Vibrio virus CTXphi

Virus classification
- (unranked): Virus
- Realm: Monodnaviria
- Kingdom: Loebvirae
- Phylum: Hofneiviricota
- Class: Faserviricetes
- Order: Tubulavirales
- Family: Inoviridae
- Genus: Affertcholeramvirus
- Species: Vibrio virus CTXphi

= CTXφ bacteriophage =

Filamentous bacteriophage

The CTXφ bacteriophage is a filamentous bacteriophage. It is a positive-strand DNA virus with single-stranded DNA (ssDNA).

CTXφ infects some strains of Vibrio cholerae, the bacterium that causes cholera. It carries the genes for cholera toxin (CTX), which makes cholera especially virulent. It can carry genes from one V. cholerae strain to another.

==Genetic material==
CTXφ is generally present and integrated into the genome of the V. cholerae bacterium, and more rarely in a virion from outside the bacterium. While integrated into the bacterial genome, CTX prophages are found on each of the two chromosomes (in the O1 serogroup of V. cholerae) or arranged in tandem on the larger chromosome (in the El Tor biotype of V. cholerae). The genome of CTXφ is 7 kb long and consists of two regions. The core region, which is approximately 4,6 kb long, contains 5 genes that are associated with phage assembly and morphogenisis (psh, cep, pIIICTX, ace, zot) and two non structural genes. The two non structural genes encoded in the core region of the phage are ctxA and ctxB which are the genes encoding for the Cholera Toxin (CT). The RS2 region, which measures 2,4 kb, contains genes that control the replication, regulation, and integration of CTXφ. The three genes encoded in the RS2 region are rstR, rstA and rstB.
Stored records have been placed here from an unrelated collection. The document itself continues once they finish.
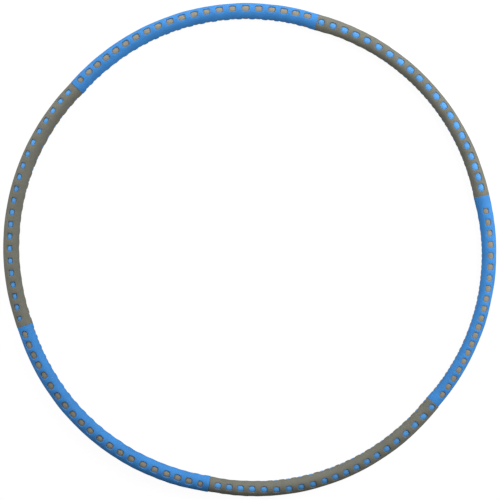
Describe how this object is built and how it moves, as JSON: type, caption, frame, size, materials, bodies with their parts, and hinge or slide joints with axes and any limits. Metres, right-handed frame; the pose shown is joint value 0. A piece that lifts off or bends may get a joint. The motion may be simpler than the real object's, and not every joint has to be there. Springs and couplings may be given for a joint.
{
  "type": "rhythmic hoop",
  "caption": "Round hoop of curved, foam-covered steel sections that plug together and lock with sprung buttons; windows in the outer foam show the contrast layer beneath.",
  "frame": {"origin": "centre of the hoop, half-way up the tube", "axes": "+Z along the hoop's axis, up as it lies flat with its snap buttons underneath; the short section is centred near -13 degrees from +X, and sections are numbered anticlockwise seen from +Z"},
  "size_m": [0.9496, 0.9491, 0.03],
  "materials": {
    "foam_taupe": "matte",
    "foam_blue": "matte",
    "core_steel": "satin",
    "stub_steel": "satin",
    "pin_steel": "satin",
    "spring_steel": "satin",
    "button_steel": "polished"
  },
  "bodies": {
    "section_1": {"outer_sleeve_1": "foam_taupe", "under_sleeve_1": "foam_blue", "core_tube_1": "core_steel", "coupling_stub_1": "stub_steel", "stub_pin_1": "pin_steel", "snap_spring_1": "spring_steel"},
    "button_1": {"snap_button_1": "button_steel"},
    "section_2": {"outer_sleeve_2": "foam_blue", "under_sleeve_2": "foam_taupe", "core_tube_2": "core_steel", "coupling_stub_2": "stub_steel", "stub_pin_2": "pin_steel", "snap_spring_2": "spring_steel"},
    "button_2": {"snap_button_2": "button_steel"},
    "section_3": {"outer_sleeve_3": "foam_taupe", "under_sleeve_3": "foam_blue", "core_tube_3": "core_steel", "coupling_stub_3": "stub_steel", "stub_pin_3": "pin_steel", "snap_spring_3": "spring_steel"},
    "button_3": {"snap_button_3": "button_steel"},
    "section_4": {"outer_sleeve_4": "foam_blue", "under_sleeve_4": "foam_taupe", "core_tube_4": "core_steel", "coupling_stub_4": "stub_steel", "stub_pin_4": "pin_steel", "snap_spring_4": "spring_steel"},
    "button_4": {"snap_button_4": "button_steel"},
    "section_5": {"outer_sleeve_5": "foam_taupe", "under_sleeve_5": "foam_blue", "core_tube_5": "core_steel", "coupling_stub_5": "stub_steel", "stub_pin_5": "pin_steel", "snap_spring_5": "spring_steel"},
    "button_5": {"snap_button_5": "button_steel"},
    "section_6": {"outer_sleeve_6": "foam_blue", "under_sleeve_6": "foam_taupe", "core_tube_6": "core_steel", "coupling_stub_6": "stub_steel", "stub_pin_6": "pin_steel", "snap_spring_6": "spring_steel"},
    "button_6": {"snap_button_6": "button_steel"}
  },
  "joints": [
    {"name": "joint_1_pull", "type": "slide", "parent": "section_1", "child": "section_2", "axis": [-0.9603, 0.279, 0], "range_m": [0, 0.045], "deforming": ["snap_button_1"]},
    {"name": "joint_2_pull", "type": "slide", "parent": "section_2", "child": "section_3", "axis": [-0.6833, -0.7302, 0], "range_m": [0, 0.045], "deforming": ["snap_button_2"]},
    {"name": "joint_3_pull", "type": "slide", "parent": "section_3", "child": "section_4", "axis": [0.3173, -0.9483, 0], "range_m": [0, 0.045], "deforming": ["snap_button_3"]},
    {"name": "joint_4_pull", "type": "slide", "parent": "section_4", "child": "section_5", "axis": [0.9848, -0.1736, 0], "range_m": [0, 0.045], "deforming": ["snap_button_4"]},
    {"name": "joint_5_pull", "type": "slide", "parent": "section_5", "child": "section_6", "axis": [0.6401, 0.7683, 0], "range_m": [0, 0.03888], "deforming": ["snap_button_5", "snap_button_6"]},
    {"name": "button_1_press", "type": "slide", "parent": "section_1", "child": "button_1", "axis": [0, 0, 1], "range_m": [0, 0.0024], "stiffness_N_per_m": 2000, "deforming": ["snap_spring_1"]},
    {"name": "button_2_press", "type": "slide", "parent": "section_2", "child": "button_2", "axis": [0, 0, 1], "range_m": [0, 0.0024], "stiffness_N_per_m": 2000, "deforming": ["snap_spring_2"]},
    {"name": "button_3_press", "type": "slide", "parent": "section_3", "child": "button_3", "axis": [0, 0, 1], "range_m": [0, 0.0024], "stiffness_N_per_m": 2000, "deforming": ["snap_spring_3"]},
    {"name": "button_4_press", "type": "slide", "parent": "section_4", "child": "button_4", "axis": [0, 0, 1], "range_m": [0, 0.0024], "stiffness_N_per_m": 2000, "deforming": ["snap_spring_4"]},
    {"name": "button_5_press", "type": "slide", "parent": "section_5", "child": "button_5", "axis": [0, 0, 1], "range_m": [0, 0.0024], "stiffness_N_per_m": 2000, "deforming": ["snap_spring_5"]},
    {"name": "button_6_press", "type": "slide", "parent": "section_6", "child": "button_6", "axis": [0, 0, 1], "range_m": [0, 0.0024], "stiffness_N_per_m": 2000, "deforming": ["snap_spring_6"]}
  ],
  "couplings": [
    {"joint": "joint_2_pull", "follows": "joint_1_pull", "ratio": 1},
    {"joint": "joint_3_pull", "follows": "joint_1_pull", "ratio": 1},
    {"joint": "joint_4_pull", "follows": "joint_1_pull", "ratio": 1},
    {"joint": "joint_5_pull", "follows": "joint_1_pull", "ratio": 0.864}
  ]
}
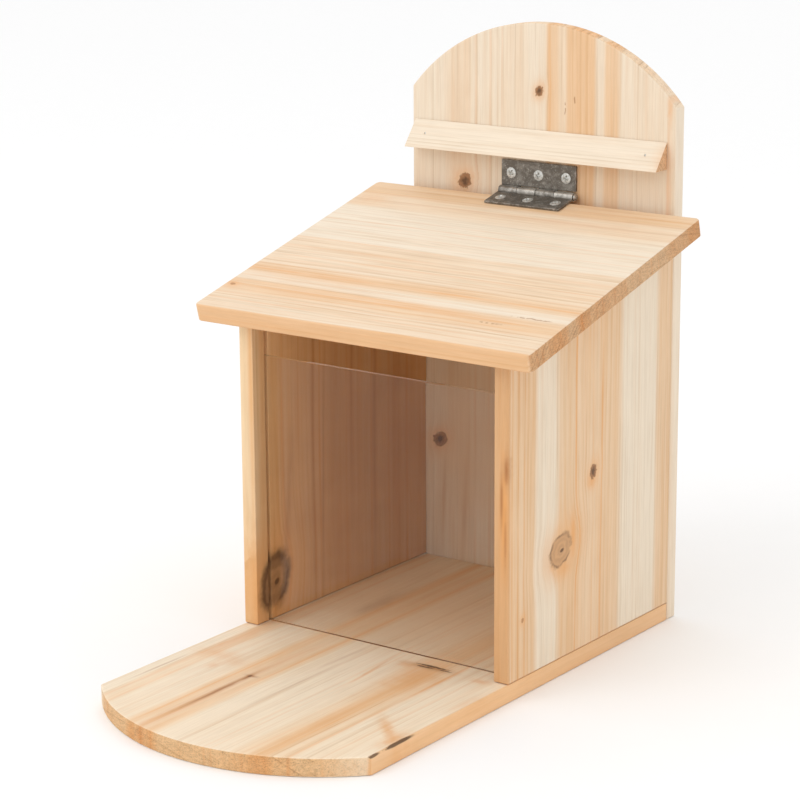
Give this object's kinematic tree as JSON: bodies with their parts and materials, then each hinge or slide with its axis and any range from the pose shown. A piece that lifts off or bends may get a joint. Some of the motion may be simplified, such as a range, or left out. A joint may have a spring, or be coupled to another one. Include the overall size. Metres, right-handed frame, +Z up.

==Insertion, replication, and release from host cell==
The insertion of the CTXφ genetic material into the V. cholerae bacterium is mediated by two receptors. The first is the toxin-coregulated pilus (TCP), which also aids the bacterium in adhering to the intestinal cell wall. The TCP is thought to bind to the minor CTXφ coat protein OrfU. The second is the TolQRA membrane protein structure.

These requirements for phage membrane binding are quite similar to those of the Ff phages, which infects the bacterium Escherichia coli and requires the F pilus along with the TolQRA structure. In E. coli, the TolQRA acts to translocate the Ff phage into the periplasmic space, where a possible membrane fusion event leads to the insertion of the Ff genome into the E. coli cytoplasm. A similar mechanism is suspected in the injection of the CTXφ genetic material into the V. cholerae cell, though further research is needed to confirm this.

After ssDNA insertion into the V. cholerae cytoplasm, a complementary strand of DNA is formed in order to create the plasmid form of the viral genome, pCTX. pCTX can undergo DNA replication to create new ssDNA genomes and/or be incorporated into the bacterial genome as a prophage. Because this prophage can be present in tandem in some biotypes of V. cholerae, horizontal gene transfer and vertical transmission of the added CTXφ genes are not mutually exclusive.

After the production of the proteins and genomic material necessary to create new virion forms of the bacteriophage, the proteins assemble at a membranous protein complex, the EpsD secretin. Once the new ssDNA genome is inside the assembled proteins, the CTXφ virion detaches from the EpsD and is free to infect other bacteria. Phage particles are secreted from bacterial cells without lysis.

==Non-CT toxins==
Recent research suggests that at least two toxins other than CT are produced from genes of the CTXφ genome. The first of these is accessory cholera enterotoxin (Ace). Ace is currently thought to be a minor coat protein of virion stage CTXφ, though the process by which the toxin could be released from the protein coat has not yet been identified. The second non-CT toxin encoded within the CTXφ genome is zonula occludens toxin (Zot). Zot, though absolutely essential for the production of the CTXφ virion, is not actually present in the phage particle. The part that Ace and Zot play in the virulence of cholera is still quite unclear.